Over the last two years, the SFPD has shot and killed four men of color, three Latinos and one African American, in circumstances in which any claim officers were threatened by the dead men is simply preposterous. So far Gascon has not used his authority to charge any of the shooters for the killings.

San Franciscans continue to ask when Gascon is going to bring the force of the law to bear on our outlaw gang in blue.

Tuesday, April 26, 2016

Ease up, sister ... look before you shriek!

It happened to me again yesterday. While running the trails in Golden Gate Park, I stopped in at the public restroom at the Beach Chalet. Whew! -- no line out the door. On weekend afternoons sometimes these facilities are overwhelmed by restaurant and brew pub customers. But not this time ...

I step inside and a small blonde woman pipes up: "You're in the wrong restroom."

"No, I am not!" Fortunately a stall opened up just then and that's the end of it.

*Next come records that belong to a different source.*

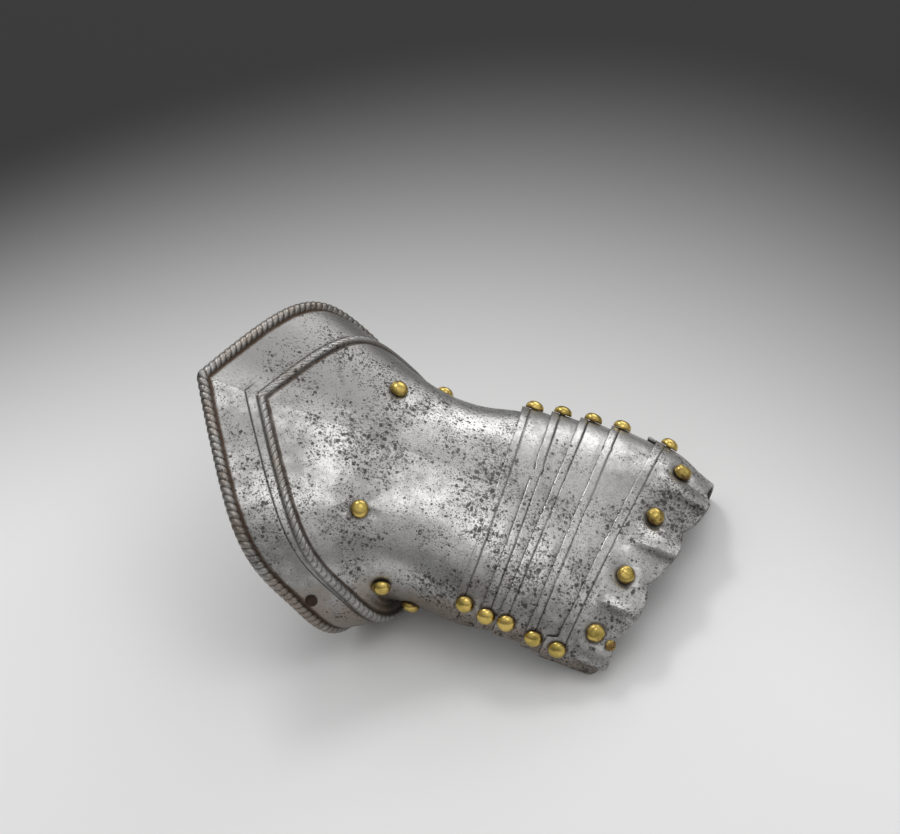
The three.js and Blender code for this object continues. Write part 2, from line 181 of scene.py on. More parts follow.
class Nodes:
    """A material's node tree, with short ways to add, link, measure and mix nodes."""

    def __init__(self, name):
        self.material = bpy.data.materials.new(name)
        self.material.use_nodes = True
        self.tree = self.material.node_tree
        self.shader = self.tree.nodes["Principled BSDF"]
        self.shader.inputs["Metallic"].default_value = 1.0
        self.spot = self.add("TexCoord").outputs["Object"]

    def add(self, kind, **settings):
        """A new node of that kind."""
        node = self.tree.nodes.new("ShaderNode" + kind)
        for key, value in settings.items():
            setattr(node, key, value)
        return node

    def feed(self, source, target, socket):
        """Links an output to one of a node's inputs."""
        self.tree.links.new(source, target.inputs[socket])

    def mark(self, name):
        """A value painted on the mesh."""
        return self.add("Attribute", attribute_name=name).outputs["Fac"]

    def emboss(self, height, strength, distance):
        """Lets a height shape the shading."""
        relief = self.add("Bump")
        relief.inputs["Strength"].default_value = strength
        relief.inputs["Distance"].default_value = distance
        self.feed(height, relief, "Height")
        self.feed(relief.outputs["Normal"], self.shader, "Normal")

    def grain(self, spot, scale, detail, rough=0.6, stretch=0.0):
        """Noise of that many waves a metre over the object's own coordinates."""
        noise = self.add("TexNoise")
        self.feed(spot, noise, "Vector")
        noise.inputs["Scale"].default_value = scale
        noise.inputs["Detail"].default_value = detail
        noise.inputs["Roughness"].default_value = rough
        noise.inputs["Distortion"].default_value = stretch
        return noise.outputs["Fac"]

    def span(self, value, low, high, to_low=0.0, to_high=1.0):
        """Stretches a value from low..high to to_low..to_high, with soft ends."""
        stretch = self.add("MapRange", interpolation_type="SMOOTHSTEP")
        self.feed(value, stretch, "Value")
        stretch.inputs["From Min"].default_value = low
        stretch.inputs["From Max"].default_value = high
        stretch.inputs["To Min"].default_value = to_low
        stretch.inputs["To Max"].default_value = to_high
        return stretch.outputs["Result"]

    def sums(self, operation, first, second):
        """One arithmetic step on two values."""
        step = self.add("Math", operation=operation)
        for slot, value in enumerate((first, second)):
            if isinstance(value, (int, float)):
                step.inputs[slot].default_value = value
            else:
                self.feed(value, step, slot)
        return step.outputs["Value"]

    def blend_colours(self, share, first, second):
        """One colour laid over another by share."""
        mix = self.add("Mix", data_type="RGBA")
        self.feed(share, mix, "Factor")
        for socket, colour in (("A", first), ("B", second)):
            if isinstance(colour, tuple):
                mix.inputs[socket].default_value = colour
            else:
                self.feed(colour, mix, socket)
        return mix.outputs["Result"]

    def flecks(self, spot, scale, density):
        """Round spots of uneven size, one to a cell at most, more and larger where density is high."""
        wobble = self.add("TexNoise")
        self.feed(spot, wobble, "Vector")
        wobble.inputs["Scale"].default_value = scale * 1.7
        moved = self.add("VectorMath", operation="MULTIPLY_ADD")
        self.feed(wobble.outputs["Color"], moved, 0)
        moved.inputs[1].default_value = (0.9 / scale, 0.9 / scale, 0.9 / scale)
        self.feed(spot, moved, 2)
        cells = self.add("TexVoronoi")
        self.feed(moved.outputs["Vector"], cells, "Vector")
        cells.inputs["Scale"].default_value = scale
        chance = self.add("SeparateColor")
        self.feed(cells.outputs["Color"], chance, "Color")
        far = self.sums("MULTIPLY", cells.outputs["Distance"], 0.7)
        far = self.sums("ADD", far, self.sums("MULTIPLY", chance.outputs["Red"], 0.8))
        return self.span(self.sums("SUBTRACT", far, density), 0.14, 0.34, 1.0, 0.0)


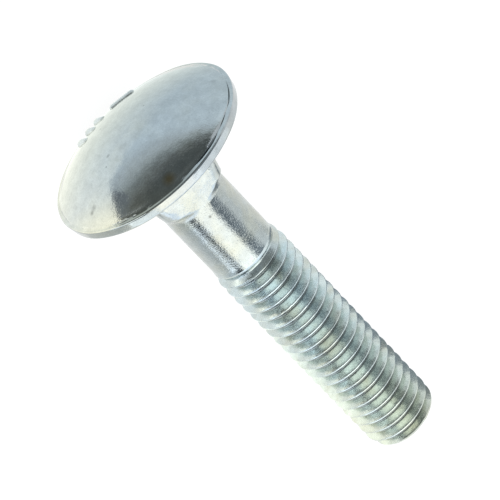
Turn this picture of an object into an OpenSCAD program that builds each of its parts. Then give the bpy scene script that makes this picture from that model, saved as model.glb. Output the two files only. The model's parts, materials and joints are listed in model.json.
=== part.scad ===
// A carriage bolt: a domed round head, a square neck that keeps it from turning in its hole,
// a plain shank, and a rolled thread. It is one forging, zinc plated, and lies on its side as
// it comes to rest: on the rim of its head and on the last crest of its thread.

/* [Thread] */
// Diameter over the crests
thread_d = 4.9; // [4.7:0.05:5.3]
// Distance from one crest to the next
pitch = 0.8; // [0.7:0.05:1.0]
// Width of the flat along a crest
crest_w = 0.2; // [0.1:0.02:0.24]
// Width of the flat along a root
root_w = 0.1; // [0.06:0.02:0.16]
// Angle between the two flanks of a groove
flank_angle = 60; // [50:1:70]
// Length from the tip to where the thread has run out
thread_length = 17.2; // [12:0.2:19]
// Length over which the thread runs out into the shank
runout = 1.45; // [0.6:0.05:2]
// Turn of the thread about the bolt's axis
thread_phase = 290; // [0:10:350]

/* [Shank and tip] */
// Length from the underside of the head to the tip
bolt_length = 25.85; // [24:0.05:60]
// Diameter of the plain shank
shank_d = 4.45; // [4.2:0.01:4.6]
// Length of the rounded lead-in at the tip
tip_length = 1.04; // [0.6:0.02:1.4]
// Diameter of the flat end
tip_d = 3.95; // [3.4:0.05:4.2]

/* [Square neck] */
// Width of the square across its flats
neck_w = 4.93; // [4.8:0.01:5.5]
// Length of the square's corners, from the underside of the head
neck_length = 2.95; // [2.9:0.05:4.1]
// Radius of the square's corners
neck_corner_r = 0.68; // [0.4:0.05:1]
// Slope of the neck's end, from the bolt's axis
neck_end_angle = 55; // [30:1:60]

/* [Head] */
// Diameter of the head
head_d = 13; // [12.4:0.1:13.6]
// Height of the head, from its underside to the top of the dome
head_h = 2.5; // [2.4:0.1:3.4]
// Height of the upright rim
rim_h = 0.6; // [0.4:0.05:0.8]
// Radius of the rim's lower edge
rim_r = 0.15; // [0.1:0.05:0.3]

/* [Head marks] */
// Height of the plain raised marks above the dome
mark_relief = 0.12; // [0.06:0.02:0.3]
// Distance of the marks from the bolt's axis
mark_reach = 4.9; // [4.2:0.1:5.2]
// Length of the single bar
bar_length = 1.7; // [1.2:0.1:2]
// Width of each mark
mark_w = 0.42; // [0.3:0.02:0.6]
// Length of each of the short dashes, along the dome's slope
dash_length = 1.2; // [1:0.1:1.8]
// Distance between the dashes
dash_gap = 0.75; // [0.6:0.05:1]
// Number of short dashes
dash_count = 3; // [2:1:4]
// Angle round the head from the middle of the neck's flat to each group of marks
mark_angle = 16; // [12:1:45]

/* [Hidden] */
$fn = 96;

// How far a hidden end reaches into the piece that it joins
lap = 0.5;
// How far the thread's core lies inside the shank, so that their faces don't coincide
skin = 0.01;
turn_steps = 36;

shank_r = shank_d / 2;
crest_r = thread_d / 2;
tip_r = tip_d / 2;
rim_edge_r = head_d / 2;
flank_w = (pitch - crest_w - root_w) / 2;
root_r = crest_r - flank_w / tan(flank_angle / 2);
thread_start = bolt_length - thread_length;

// Sphere that the dome is a cap of
dome_h = head_h - rim_h;
dome_r = (pow(rim_edge_r, 2) + pow(dome_h, 2)) / (2 * dome_h);
dome_z = dome_r - head_h;

// The thread's section over one pitch: place along the axis, and radius
section = [
    [0, root_r],
    [root_w, root_r],
    [root_w + flank_w, crest_r],
    [root_w + flank_w + crest_w, crest_r]
];
rows_per_turn = len(section);
// Turns of the core that lie hidden in the shank
hidden_turns = 2;
first_row_z = thread_start - hidden_turns * pitch;
turns = ceil((bolt_length - first_row_z) / pitch) + 1;
last_row = turns * rows_per_turn;

function row_z(row, step) =
    first_row_z + pitch * (floor(row / rows_per_turn) + step / turn_steps)
    + section[row % rows_per_turn][0];

// Share of the thread's full height at a place along the bolt: none on the shank, all past the runout
function share(z) =
    let (t = min(1, max(0, (z - thread_start) / runout)))
    t * t * (3 - 2 * t);

// Largest radius that the rounded lead-in leaves
function lead_in(z) =
    let (t = min(1, max(0, (z - bolt_length + tip_length) / tip_length)))
    crest_r - (crest_r - tip_r) * (1 - sqrt(1 - t * t));

function thread_r(row, z) =
    let (core = shank_r - skin)
    min(lead_in(z), core + share(z) * (section[row % rows_per_turn][1] - core));

function thread_point(row, step) =
    let (
        z = row_z(row, step),
        r = thread_r(row, z),
        a = thread_phase + 360 * step / turn_steps
    )
    [r * cos(a), r * sin(a), z];

// A crest's two edges on the side that lies on the ground
ground_angle = 0;
ground_step = turn_steps * (((ground_angle - thread_phase) % 360 + 360) % 360) / 360;
crest_edges = [
    for (row = [0 : last_row - 1])
    let (z = row_z(row, ground_step))
    if (section[row % rows_per_turn][1] == crest_r && z < bolt_length)
    [z, thread_r(row, z)]
];

// The bolt tips towards its thread until the first crest touches the ground
rim_ball_r = rim_edge_r - rim_r;
rest_tilt = min([
    for (edge = crest_edges)
    let (dz = edge[0] + rim_r, dr = rim_ball_r - edge[1])
    atan2(dr, dz) + asin(rim_r / norm([dz, dr]))
]);
rest_lift = rim_r + rim_ball_r * cos(rest_tilt) - rim_r * sin(rest_tilt);
rest_low_x = dome_z * cos(rest_tilt) - dome_r;
rest_high_x = bolt_length * cos(rest_tilt) + tip_r * sin(rest_tilt);

// Lays the bolt down: its axis runs along +X and slopes down to the tip
module at_rest() {
    translate([-(rest_low_x + rest_high_x) / 2, 0, rest_lift])
        rotate([0, 90 + rest_tilt, 0])
            children();
}

module rounded_square(w, r) {
    inner = w - 2 * r;
    square([w, inner], center = true);
    square([inner, w], center = true);
    for (x = [-1, 1], y = [-1, 1])
        translate([x * inner / 2, y * inner / 2])
            circle(r);
}

// The head's underside lies at zero, and the dome points down
module head() {
    rotate_extrude() {
        translate([0, -rim_h])
            square([rim_edge_r - rim_r, rim_h]);
        translate([0, -rim_h])
            square([rim_edge_r, rim_h - rim_r]);
        translate([rim_ball_r, -rim_r])
            circle(rim_r);
    }
    dome();
}

module dome() {
    intersection() {
        translate([0, 0, dome_z])
            sphere(dome_r);
        translate([0, 0, -head_h - lap])
            cylinder(h = head_h + lap - rim_h / 2, r = rim_edge_r);
    }
}

// Plain raised marks: one bar, and a row of short dashes
module head_marks() {
    intersection() {
        translate([0, 0, dome_z])
            sphere(dome_r + mark_relief);
        translate([0, 0, -head_h - lap])
            linear_extrude(head_h + lap - rim_h / 2) {
                rotate(ground_angle + mark_angle)
                    translate([mark_reach, 0])
                        square([mark_w, bar_length], center = true);
                rotate(ground_angle - mark_angle)
                    for (i = [0 : dash_count - 1])
                        translate([mark_reach, (i - (dash_count - 1) / 2) * dash_gap])
                            square([dash_length, mark_w], center = true);
            }
    }
}

// The square, cut off by a cone that leads down into the shank
module square_neck() {
    corner_reach = (neck_w / 2 - neck_corner_r) * sqrt(2) + neck_corner_r;
    hidden_r = shank_r - lap;
    cone_end = neck_length + (corner_reach - hidden_r) / tan(neck_end_angle);
    intersection() {
        translate([0, 0, -rim_h / 2])
            linear_extrude(cone_end + rim_h / 2)
                rounded_square(neck_w, neck_corner_r);
        rotate_extrude()
            polygon([
                [0, -rim_h],
                [corner_reach, -rim_h],
                [corner_reach, neck_length],
                [hidden_r, cone_end],
                [0, cone_end]
            ]);
    }
}

module shank() {
    cylinder(h = thread_start, r = shank_r);
}

module thread() {
    points = [
        for (row = [0 : last_row], step = [0 : turn_steps - 1]) thread_point(row, step),
        [0, 0, first_row_z],
        [0, 0, row_z(last_row, 0) + pitch]
    ];
    low = len(points) - 2;
    high = len(points) - 1;
    top = last_row - rows_per_turn;
    cells = [for (row = [0 : top - 1], step = [0 : turn_steps - 1]) [row, step]];
    // A full turn along a row ends on the same row one pitch further on
    function at(row, step) =
        step < turn_steps
        ? row * turn_steps + step
        : (row + rows_per_turn) * turn_steps + step - turn_steps;
    faces = [
        for (c = cells) [at(c[0], c[1]), at(c[0] + 1, c[1]), at(c[0] + 1, c[1] + 1)],
        for (c = cells) [at(c[0], c[1]), at(c[0] + 1, c[1] + 1), at(c[0], c[1] + 1)],
        for (step = [0 : turn_steps - 1]) [low, at(0, step), at(0, step + 1)],
        for (row = [0 : rows_per_turn - 1]) [low, at(row + 1, 0), at(row, 0)],
        for (step = [0 : turn_steps - 1]) [high, at(top, step + 1), at(top, step)],
        for (row = [0 : rows_per_turn - 1]) [high, at(top + row, 0), at(top + row + 1, 0)]
    ];
    intersection() {
        polyhedron(points, faces, convexity = 10);
        cylinder(h = bolt_length, r = head_d);
    }
}

module carriage_bolt() {
    color("lightsteelblue")
        at_rest()
            union() {
                head();
                head_marks();
                square_neck();
                shank();
                thread();
            }
}

carriage_bolt();
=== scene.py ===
# %% [markdown]
# # A zinc plated carriage bolt
#
# A carriage bolt is cold headed from steel wire. A die upsets one end into a shallow domed
# head and squares the metal under it, and two flat dies then roll a thread on the other end.
# Last comes bright zinc plating. This lesson rebuilds those steps: the head is pressed from
# a sphere, the stem is turned as one long screw, and both are joined into a single forging.
# Everything is modelled upright, along Z, and laid down on the floor at the end.

# %% Load the frame
import json
import math
import random

import bpy
from mathutils import Matrix, Vector, noise


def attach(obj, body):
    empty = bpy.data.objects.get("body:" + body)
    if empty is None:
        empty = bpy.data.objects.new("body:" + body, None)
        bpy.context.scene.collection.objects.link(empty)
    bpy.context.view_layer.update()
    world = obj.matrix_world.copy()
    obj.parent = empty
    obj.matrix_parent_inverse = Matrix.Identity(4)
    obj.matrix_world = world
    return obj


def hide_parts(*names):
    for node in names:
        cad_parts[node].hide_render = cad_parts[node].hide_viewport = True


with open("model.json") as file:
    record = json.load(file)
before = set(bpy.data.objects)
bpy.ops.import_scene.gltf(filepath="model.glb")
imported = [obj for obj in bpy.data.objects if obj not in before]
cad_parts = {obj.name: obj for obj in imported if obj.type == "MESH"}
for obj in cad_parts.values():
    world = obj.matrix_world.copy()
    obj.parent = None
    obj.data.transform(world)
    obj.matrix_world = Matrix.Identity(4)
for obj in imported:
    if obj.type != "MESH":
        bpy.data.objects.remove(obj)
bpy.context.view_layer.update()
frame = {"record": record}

# %% [markdown]
# ## Where the bolt lies
#
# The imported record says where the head's bearing face and the thread's end are, and which way
# the bolt points as it rests on its rim and its last crest. Those two places give the bolt's
# own axis, so no size of the rest pose is guessed here.

# %% Read the bolt's axis from the record
MM = 0.001

mounts = {mount["name"]: mount for mount in frame["record"]["mounts"]}
seat = Vector(mounts["bearing_face"]["pos_m"])
along = Vector(mounts["bearing_face"]["axis"]).normalized()
end = Vector(mounts["thread"]["pos_m"])
bolt_length = (end - seat).length

sideways = Vector((0, 1, 0))
downwards = sideways.cross(along)
lay_down = Matrix.Translation(seat) @ Matrix((downwards, sideways, along)).transposed().to_4x4()
rest_tilt = math.asin(-along.z)
print("bolt length", round(bolt_length / MM, 2), "mm")
print("rest tilt", round(math.degrees(rest_tilt), 2), "degrees")

# %% [markdown]
# ## Small helpers
#
# Operators act on whatever is selected, and loading the frame leaves its nodes selected. So
# each piece starts by clearing the selection, and modifiers are applied at once, because the
# finished piece has to be plain mesh.

# %% Helpers for selecting and for modifiers
snap = 0.0005 * MM


def select_only(piece):
    """Makes one object the active and only selected one."""
    bpy.ops.object.select_all(action="DESELECT")
    piece.select_set(True)
    bpy.context.view_layer.objects.active = piece


def start_piece(name):
    """Names the primitive that was just added, and puts its place into its mesh."""
    piece = bpy.context.active_object
    piece.name = name
    piece.data.name = name
    select_only(piece)
    bpy.ops.object.transform_apply(location=True, rotation=True, scale=True)
    return piece


def print_closed(piece):
    """Prints a piece's faces, and how many of its edges don't join exactly two of them."""
    uses = {}
    for face in piece.data.polygons:
        for edge in face.edge_keys:
            uses[edge] = uses.get(edge, 0) + 1
    open_edges = sum(count != 2 for count in uses.values())
    print(piece.name, "has", len(piece.data.polygons), "faces and", open_edges, "open edges")


def apply_modifier(piece, kind, **settings):
    """Adds a modifier with its settings and applies it."""
    select_only(piece)
    modifier = piece.modifiers.new(kind.lower(), kind)
    for setting, value in settings.items():
        setattr(modifier, setting, value)
    bpy.ops.object.modifier_apply(modifier=modifier.name)


# %% [markdown]
# ## The head
#
# The head is a cap of a sphere on a short upright rim. A sphere primitive is cut off close to
# the rim, and its open edge is then drawn down ring by ring: over a shallow crease that the
# header die leaves, round a small shoulder, down the rim, which narrows a little, and round its
# lower edge to the flat bearing face.

# %% Sizes of the head
head_radius = 6.5 * MM
head_height = 2.5 * MM
rim_height = 0.6 * MM
rim_edge = 0.15 * MM
crease_start = 6.26 * MM
crease_width = 0.1 * MM
crease_depth = 0.08 * MM
shoulder = 0.1 * MM
shoulder_drop = 0.03 * MM
shoulder_start = -80
rim_draft = 0.055 * MM
rim_step = 0.04 * MM
hidden_radius = 1.6 * MM

dome_height = head_height - rim_height
dome_radius = (head_radius**2 + dome_height**2) / (2 * dome_height)
dome_centre = dome_radius - head_height
print("dome radius", round(dome_radius / MM, 2), "mm")


def dome_place(radius, sunk=0.0):
    """A place on the dome, or sunk below it, as (radius, height)."""
    slope = math.asin(radius / dome_radius)
    depth = dome_radius - sunk
    return depth * math.sin(slope), dome_centre - depth * math.cos(slope)


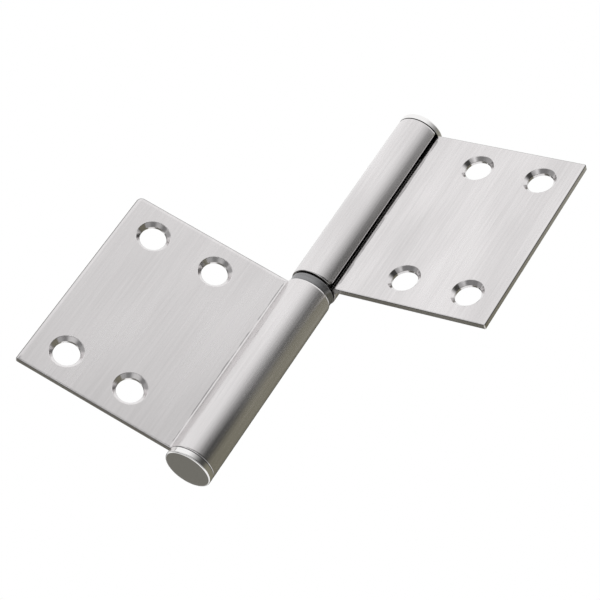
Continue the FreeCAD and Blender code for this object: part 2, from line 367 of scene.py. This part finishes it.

Often I'm a little more communicative when I encounter this gender anxiety. But hey, I was running. I was wearing nondescript, non-gendered running clothes. I look like a tall, old lesbian who doesn't give a damn what the world thinks about her appearance when she is trotting about outside. I look that way, because that's who I am, which I think is quite good enough, thank you very much.

All this to say, these stupid, vicious bathroom bills like the one in North Carolina are not only an attack on transpeople, although they are certainly a direct attack on the humanity of transpeople.

These measures are an attempt to shore up crumbling rules about gender presentation which seek to constrain many of us. But human beings are almost infinitely variable. If we were free to notice, most of us would not exactly fit conventional social definitions or what is a "man" or what is a "woman." Gender is a spectrum -- and some people aren't even on it, experiencing themselves as "non-binary." We can get over enforcing gender rules on other people ... or on ourselves.